More than nine months after Hurricane Harvey devastated homes in nearly 50 Texas counties, the state agency charged with overseeing the largest housing recovery in American history is trying to gauge how much devastation remains.
The General Land Office is teaming with University of Texas at Austin researchers to survey Texans in the dozens of counties declared disaster areas after the storm slammed ashore and inundated several cities with historic floods. Among the questions they’re asking: Whether Harvey victims are still displaced from their homes and how much damage to their homes has yet to be fixed.
The survey comes just as this year’s hurricane season begins and officials across a wide swath of the state prepare to spend billions in U.S. Housing and Urban Development disaster relief funds on long-term recovery projects, which will include rebuilding Texans’ homes.
“We want to make sure we are using continuously updated information,” said GLO spokeswoman Brittany Eck.
More than 890,000 families applied for Federal Emergency Management Agency disaster relief aid in the months immediately after the storm. And while the information in those applications — and subsequent FEMA inspections — provides a glimpse into the level of devastation, it doesn’t tell the full story of how badly Harvey damaged Texans’ homes.
That’s because FEMA is charged with immediate and short-term responses to disasters, not long-term recovery efforts that usually take several years after major storms like Harvey. And because no single state or federal agency tracks that information, the exact level of destruction the storm wrought is not known.

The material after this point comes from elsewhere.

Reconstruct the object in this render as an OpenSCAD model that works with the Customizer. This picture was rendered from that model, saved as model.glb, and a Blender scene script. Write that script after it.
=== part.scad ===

UT-Austin researchers aren’t trying to reach every household with the online survey and phone calls to Texans in the affected areas, so the new survey won’t fill in all the gaps. Instead, the university’s Bureau of Business Research is aiming to obtain a large enough sample in each county to determine the collective level of remaining damage and housing needs.
The surveyors are also asking respondents which GLO housing recovery programs would best serve their housing needs, according to research scientist Matt Kammer-Kerwick.
“So we’re testing the affinity of community members in these different counties to the different housing options that the GLO is interested in providing,” he said.
While state agencies like the GLO typically oversee long-term recovery efforts after disasters, Gov. Greg Abbott and FEMA last year also tapped the agency to handle short-term housing recovery. It was billed as a way to revinent disaster response in America, but a Texas Tribune investigation found that reinventing the recovery playbook slowed federal and state responses in ways that left an unknown number of Texans living in limbo for months after the storm.
Texas is so far set to receive more than $10 billion in federal money for long-term housing recovery. While that money is approved by Congress and the GLO will oversee it, the money will be disbursed by Houston, Harris County and several regional planning organizations in the impacted areas. Eck, the GLO spokeswoman, said results from the survey will help state and local officials tailor recovery plans to better use limited federal resources.
The GLO has submitted its plans for more than $5 billion in expected funds to HUD and is awaiting approval of their plan. Eck said the state agency intentionally waited until now to survey residents so the money is spent based on Texans’ current needs.
“If you do it too far in advance, the survey may no longer be relevant,” she said.